Nesse deserto criativo, quem diria, chega a ser um alento topar com trabalhos que resgatam aquele espírito irreverente, embora irrelevante, que sempre reinou nas bienais. A inglesa Heather Phillipson mostra-se uma autêntica herdeira dessa tradição engraçadinha com a instalação Fiel ao Tamanho, que mescla imagens publicitárias, a linguagem dos emojis e bichos de pelúcia. Na sala montada pelo argentino Víctor Grippo, eletrodos com fios coloridos surgem fixados em batatas. Ao apertar um botão, o espectador obtém uma informação que vai mudar sua vida: batatas geram energia!

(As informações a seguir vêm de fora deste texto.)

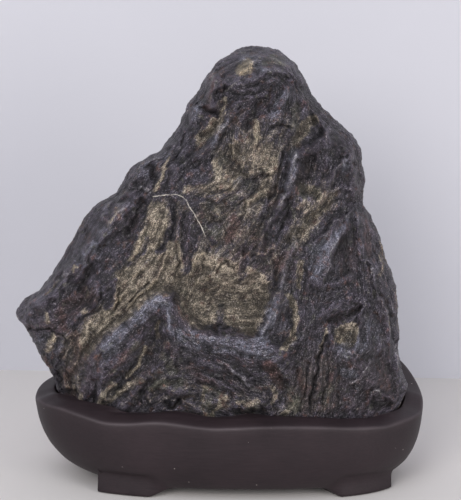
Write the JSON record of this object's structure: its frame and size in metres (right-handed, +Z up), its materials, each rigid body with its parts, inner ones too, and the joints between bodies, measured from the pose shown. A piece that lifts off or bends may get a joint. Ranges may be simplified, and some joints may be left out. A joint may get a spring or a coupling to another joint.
{
  "type": "scholars rock on a carved stand",
  "caption": "Dark layered viewing stone with a domed crown and clay-tan hollows, seated upright in a low boat-shaped carved hardwood stand with feet.",
  "frame": {"origin": "middle of the bounding box's footprint, level with the soles of the stand's feet", "axes": "+X along the stand to the viewer's right, +Y away from the viewer, +Z up through the stone's crown"},
  "size_m": [0.2259, 0.106, 0.2403],
  "materials": {
    "stone": "satin",
    "stand": "matte"
  },
  "bodies": {
    "root": {"stone": "stone", "stand": "stand"}
  },
  "joints": []
}
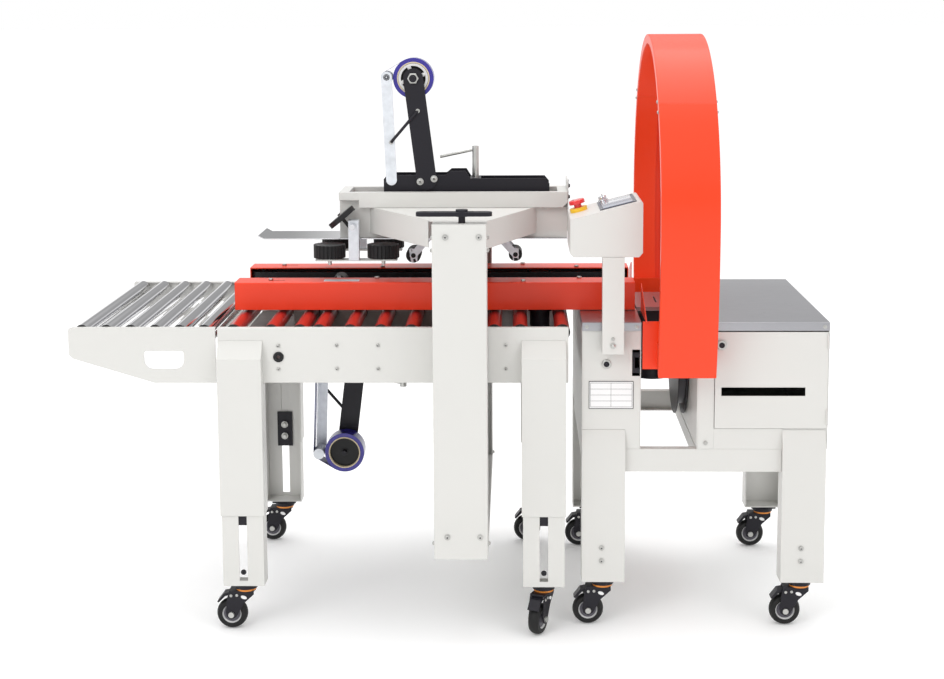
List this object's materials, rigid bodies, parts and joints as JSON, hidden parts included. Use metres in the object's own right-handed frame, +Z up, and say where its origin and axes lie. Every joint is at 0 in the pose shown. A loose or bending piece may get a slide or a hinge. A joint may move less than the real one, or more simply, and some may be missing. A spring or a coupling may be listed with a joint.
{
  "type": "carton sealer machine",
  "caption": "Carton sealing machine with side belts, upper and lower tape heads, a roller infeed table and an arch strapping unit, on swivel castors.",
  "frame": {"origin": "on the floor under the middle of the whole machine", "axes": "+X is the way a carton travels, +Y is away from the operator's side, +Z is up"},
  "size_m": [1.807, 0.8916, 1.424],
  "materials": {
    "painted_white": "fine-textured powder coat",
    "zinc_steel": "zinc plated",
    "chrome_roller": "bright chrome",
    "red_roller": "smooth sleeve",
    "black_steel": "black satin coat",
    "black_plastic": "moulded, ribbed",
    "tape_blue": "wound clear-backed tape",
    "painted_red": "semi-gloss powder coat",
    "belt_rubber": "smooth drive belt",
    "stainless": "brushed",
    "arch_red": "semi-gloss orange red",
    "box_white": "fine texture",
    "estop_red": "gloss",
    "castor_steel": "black satin",
    "castor_tyre": "rubber on a pale hub"
  },
  "bodies": {
    "root": {"frame_side_plates": "painted_white", "frame_crossmembers": "zinc_steel", "leg_sleeves": "painted_white", "leg_extensions": "painted_white", "strapper_frame": "painted_white", "screws_and_clamps": "zinc_steel", "infeed_frame": "painted_white", "deck_rollers": "red_roller", "lower_head_plates": "black_steel", "strapper_cabinets": "painted_white", "strapper_table": "stainless", "strapping_arch": "arch_red", "sealing_head": "zinc_steel", "control_box": "box_white"},
    "gantry": {"gantry_columns": "painted_white", "chain_crossbeam": "painted_white", "head_arms": "painted_white", "head_frame": "painted_white", "upper_head_plates": "black_steel"},
    "crank": {"height_crank": "black_steel"},
    "back_screw": {"lead_screw_back": "zinc_steel"},
    "press_front": {"press_wheels_front": "black_plastic"},
    "press_back": {"press_wheels_back": "black_plastic"},
    "belt_front": {"belt_cover_front": "painted_red", "side_belt_front": "belt_rubber"},
    "belt_back": {"belt_cover_back": "painted_red", "side_belt_back": "belt_rubber"},
    "drum_front": {"drive_pulley_front": "zinc_steel"},
    "drum_back": {"drive_pulley_back": "zinc_steel"},
    "upper_roll": {"upper_tape_roll": "tape_blue"},
    "lower_roll": {"lower_tape_roll": "tape_blue"},
    "upper_front_arm": {"upper_front_wiper": "zinc_steel"},
    "upper_rear_arm": {"upper_rear_wiper": "zinc_steel"},
    "lower_front_arm": {"lower_front_wiper": "zinc_steel"},
    "lower_rear_arm": {"lower_rear_wiper": "zinc_steel"},
    "door": {"cabinet_door": "painted_white"},
    "estop": {"estop_button": "estop_red"},
    "reel": {"strap_reel": "black_plastic"},
    "roller_1": {"infeed_roller_1": "chrome_roller"},
    "roller_2": {"infeed_roller_2": "chrome_roller"},
    "roller_3": {"infeed_roller_3": "chrome_roller"},
    "roller_4": {"infeed_roller_4": "chrome_roller"},
    "roller_5": {"infeed_roller_5": "chrome_roller"},
    "roller_6": {"infeed_roller_6": "chrome_roller"},
    "fork_infeed_front": {"castor_fork_infeed_front": "castor_steel"},
    "wheel_infeed_front": {"castor_wheel_infeed_front": "castor_tyre"},
    "fork_infeed_back": {"castor_fork_infeed_back": "castor_steel"},
    "wheel_infeed_back": {"castor_wheel_infeed_back": "castor_tyre"},
    "fork_middle_front": {"castor_fork_middle_front": "castor_steel"},
    "wheel_middle_front": {"castor_wheel_middle_front": "castor_tyre"},
    "fork_middle_back": {"castor_fork_middle_back": "castor_steel"},
    "wheel_middle_back": {"castor_wheel_middle_back": "castor_tyre"},
    "fork_gap_front": {"castor_fork_gap_front": "castor_steel"},
    "wheel_gap_front": {"castor_wheel_gap_front": "castor_tyre"},
    "fork_gap_back": {"castor_fork_gap_back": "castor_steel"},
    "wheel_gap_back": {"castor_wheel_gap_back": "castor_tyre"},
    "fork_outfeed_front": {"castor_fork_outfeed_front": "castor_steel"},
    "wheel_outfeed_front": {"castor_wheel_outfeed_front": "castor_tyre"},
    "fork_outfeed_back": {"castor_fork_outfeed_back": "castor_steel"},
    "wheel_outfeed_back": {"castor_wheel_outfeed_back": "castor_tyre"}
  },
  "joints": [
    {"name": "gantry_lift", "type": "slide", "parent": "root", "child": "gantry", "axis": [0, 0, 1], "range_m": [-0.03, 0.33]},
    {"name": "crank_turn", "type": "hinge", "parent": "gantry", "child": "crank", "pos_m": [0.0377, -0.405, 1], "axis": [0, 0, 1], "range_deg": [-558, 5958]},
    {"name": "back_screw_turn", "type": "hinge", "parent": "gantry", "child": "back_screw", "pos_m": [0.0377, 0.405, 0.6], "axis": [0, 0, 1], "range_deg": [-558, 5958]},
    {"name": "press_front_slide", "type": "slide", "parent": "gantry", "child": "press_front", "axis": [0, -1, 0], "range_m": [0, 0.03]},
    {"name": "press_back_slide", "type": "slide", "parent": "gantry", "child": "press_back", "axis": [0, 1, 0], "range_m": [0, 0.03]},
    {"name": "belt_front_slide", "type": "slide", "parent": "root", "child": "belt_front", "axis": [0, -1, 0], "range_m": [-0.01, 0.155]},
    {"name": "belt_back_slide", "type": "slide", "parent": "root", "child": "belt_back", "axis": [0, 1, 0], "range_m": [-0.01, 0.155]},
    {"name": "drum_front_spin", "type": "hinge", "parent": "belt_front", "child": "drum_front", "pos_m": [0.222, -0.1035, 0.784], "axis": [0, 0, 1], "continuous": true},
    {"name": "drum_back_spin", "type": "hinge", "parent": "belt_back", "child": "drum_back", "pos_m": [0.222, 0.1035, 0.784], "axis": [0, 0, 1], "continuous": true},
    {"name": "upper_roll_spin", "type": "hinge", "parent": "gantry", "child": "upper_roll", "pos_m": [-0.094, 0, 1.317], "axis": [0, 1, 0], "continuous": true},
    {"name": "lower_roll_spin", "type": "hinge", "parent": "root", "child": "lower_roll", "pos_m": [-0.284, 0, 0.348], "axis": [0, 1, 0], "continuous": true},
    {"name": "upper_front_wipe", "type": "hinge", "parent": "gantry", "child": "upper_front_arm", "pos_m": [-0.03, 0, 0.95], "axis": [0, 1, 0], "range_deg": [0, 30], "stiffness_Nm_per_rad": 2, "springref_deg": -28.65},
    {"name": "upper_rear_wipe", "type": "hinge", "parent": "gantry", "child": "upper_rear_arm", "pos_m": [0.09, 0, 0.95], "axis": [0, -1, 0], "range_deg": [0, 30]},
    {"name": "lower_front_wipe", "type": "hinge", "parent": "root", "child": "lower_front_arm", "pos_m": [-0.22, 0, 0.715], "axis": [0, -1, 0], "range_deg": [0, 30], "stiffness_Nm_per_rad": 4, "springref_deg": -68.75},
    {"name": "lower_rear_wipe", "type": "hinge", "parent": "root", "child": "lower_rear_arm", "pos_m": [-0.1, 0, 0.715], "axis": [0, 1, 0], "range_deg": [0, 30]},
    {"name": "door_swing", "type": "hinge", "parent": "root", "child": "door", "pos_m": [0.901, -0.3186, 0.612], "axis": [0, 0, 1], "range_deg": [0, 100]},
    {"name": "estop_press", "type": "slide", "parent": "root", "child": "estop", "axis": [0.2479, 0, -0.9688], "range_m": [0, 0.003]},
    {"name": "reel_spin", "type": "hinge", "parent": "root", "child": "reel", "pos_m": [0.578, 0, 0.6], "axis": [1, 0, 0], "continuous": true},
    {"name": "roller_1_spin", "type": "hinge", "parent": "root", "child": "roller_1", "pos_m": [-0.875, 0, 0.727], "axis": [0, 1, 0], "continuous": true},
    {"name": "roller_2_spin", "type": "hinge", "parent": "root", "child": "roller_2", "pos_m": [-0.8163, 0, 0.727], "axis": [0, 1, 0], "continuous": true},
    {"name": "roller_3_spin", "type": "hinge", "parent": "root", "child": "roller_3", "pos_m": [-0.7576, 0, 0.727], "axis": [0, 1, 0], "continuous": true},
    {"name": "roller_4_spin", "type": "hinge", "parent": "root", "child": "roller_4", "pos_m": [-0.6989, 0, 0.727], "axis": [0, 1, 0], "continuous": true},
    {"name": "roller_5_spin", "type": "hinge", "parent": "root", "child": "roller_5", "pos_m": [-0.6402, 0, 0.727], "axis": [0, 1, 0], "continuous": true},
    {"name": "roller_6_spin", "type": "hinge", "parent": "root", "child": "roller_6", "pos_m": [-0.5815, 0, 0.727], "axis": [0, 1, 0], "continuous": true},
    {"name": "infeed_front_swivel", "type": "hinge", "parent": "root", "child": "fork_infeed_front", "pos_m": [-0.4927, -0.333, 0.1], "axis": [0, 0, 1], "continuous": true},
    {"name": "infeed_front_wheel_spin", "type": "hinge", "parent": "fork_infeed_front", "child": "wheel_infeed_front", "pos_m": [-0.5277, -0.333, 0.0375], "axis": [0, -1, 0], "continuous": true},
    {"name": "infeed_back_swivel", "type": "hinge", "parent": "root", "child": "fork_infeed_back", "pos_m": [-0.4927, 0.333, 0.1], "axis": [0, 0, 1], "continuous": true},
    {"name": "infeed_back_wheel_spin", "type": "hinge", "parent": "fork_infeed_back", "child": "wheel_infeed_back", "pos_m": [-0.5277, 0.333, 0.0375], "axis": [0, -1, 0], "continuous": true},
    {"name": "middle_front_swivel", "type": "hinge", "parent": "root", "child": "fork_middle_front", "pos_m": [0.2274, -0.333, 0.1], "axis": [0, 0, 1], "continuous": true},
    {"name": "middle_front_wheel_spin", "type": "hinge", "parent": "fork_middle_front", "child": "wheel_middle_front", "pos_m": [0.21372, -0.36522, 0.0375], "axis": [0.9205, -0.3907, 0], "continuous": true},
    {"name": "middle_back_swivel", "type": "hinge", "parent": "root", "child": "fork_middle_back", "pos_m": [0.2274, 0.333, 0.1], "axis": [0, 0, 1], "continuous": true},
    {"name": "middle_back_wheel_spin", "type": "hinge", "parent": "fork_middle_back", "child": "wheel_middle_back", "pos_m": [0.1924, 0.333, 0.0375], "axis": [0, -1, 0], "continuous": true},
    {"name": "gap_front_swivel", "type": "hinge", "parent": "root", "child": "fork_gap_front", "pos_m": [0.3706, -0.294, 0.1], "axis": [0, 0, 1], "continuous": true},
    {"name": "gap_front_wheel_spin", "type": "hinge", "parent": "fork_gap_front", "child": "wheel_gap_front", "pos_m": [0.3356, -0.294, 0.0375], "axis": [0, -1, 0], "continuous": true},
    {"name": "gap_back_swivel", "type": "hinge", "parent": "root", "child": "fork_gap_back", "pos_m": [0.3706, 0.294, 0.1], "axis": [0, 0, 1], "continuous": true},
    {"name": "gap_back_wheel_spin", "type": "hinge", "parent": "fork_gap_back", "child": "wheel_gap_back", "pos_m": [0.3356, 0.294, 0.0375], "axis": [0, -1, 0], "continuous": true},
    {"name": "outfeed_front_swivel", "type": "hinge", "parent": "root", "child": "fork_outfeed_front", "pos_m": [0.8476, -0.294, 0.1], "axis": [0, 0, 1], "continuous": true},
    {"name": "outfeed_front_wheel_spin", "type": "hinge", "parent": "fork_outfeed_front", "child": "wheel_outfeed_front", "pos_m": [0.8126, -0.294, 0.0375], "axis": [0, -1, 0], "continuous": true},
    {"name": "outfeed_back_swivel", "type": "hinge", "parent": "root", "child": "fork_outfeed_back", "pos_m": [0.8476, 0.294, 0.1], "axis": [0, 0, 1], "continuous": true},
    {"name": "outfeed_back_wheel_spin", "type": "hinge", "parent": "fork_outfeed_back", "child": "wheel_outfeed_back", "pos_m": [0.8126, 0.294, 0.0375], "axis": [0, -1, 0], "continuous": true}
  ],
  "couplings": [
    {"joint": "belt_back_slide", "follows": "belt_front_slide", "ratio": 1},
    {"joint": "upper_rear_wipe", "follows": "upper_front_wipe", "ratio": 1},
    {"joint": "lower_rear_wipe", "follows": "lower_front_wipe", "ratio": 1},
    {"joint": "crank_turn", "follows": "gantry_lift", "rad_per_m": 314.16},
    {"joint": "back_screw_turn", "follows": "gantry_lift", "rad_per_m": 314.16}
  ]
}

Apesar de tantas batatadas, há que se fazer justiça ao curador Volz: além de recuperar certo bom humor ausente na Bienal do pobrismo, ele teve a sabedoria de investir num pequeno, mas substancioso núcleo histórico. Essa ala que salva o visitante do aborrecimento completo se concentra no terceiro e último andar do pavilhão. Às pessoas que não suportam o masoquismo, eu recomendo vivamente que se dirijam direto a esse pavimento.

O que se salva

Lá se pode ter contato com a obra de artistas vintage pouco conhecidos garimpados pelo curador. É o caso do pernambucano Gilvan Samico (1928-2013). Em suas gravuras, ele confere um tanto da visão soturna de seu mestre, Oswaldo Goeldi, às cenas de mitologia nordestina típicas do chamado Movimento Armorial, do escritor Ariano Suassuna. Outra bela descoberta é a obra de Öyvind Fahlström (1928-1976). Nascido em São Paulo e ligado à poesia concreta (consta que ele, aliás, inventou o termo), o artista e poeta de origem escandinava cria telas e esculturas com uma overdose de minúsculas cenas perfeitamente desorganizadas no espaço.

Embora escondidas em meio à discurseira sobre o valor da terra e o lamento pelos oprimidos, algumas pérolas permitem afirmar: há até arte nessa Bienal. Prova disso são as pinturas da mineira Wilma Martins, nas quais imagens em branco opaco de objetos cotidianos contêm espécies de janelas para outras dimensões coloridas e surreais. Ou, ainda, o geometrismo vertiginoso das aquarelas da neo-zelandesa Kathy Barry. É preciso fuçar muito na terra, contudo, para encontrar esses sinais de vida na Bienal da “Incerteza Viva”.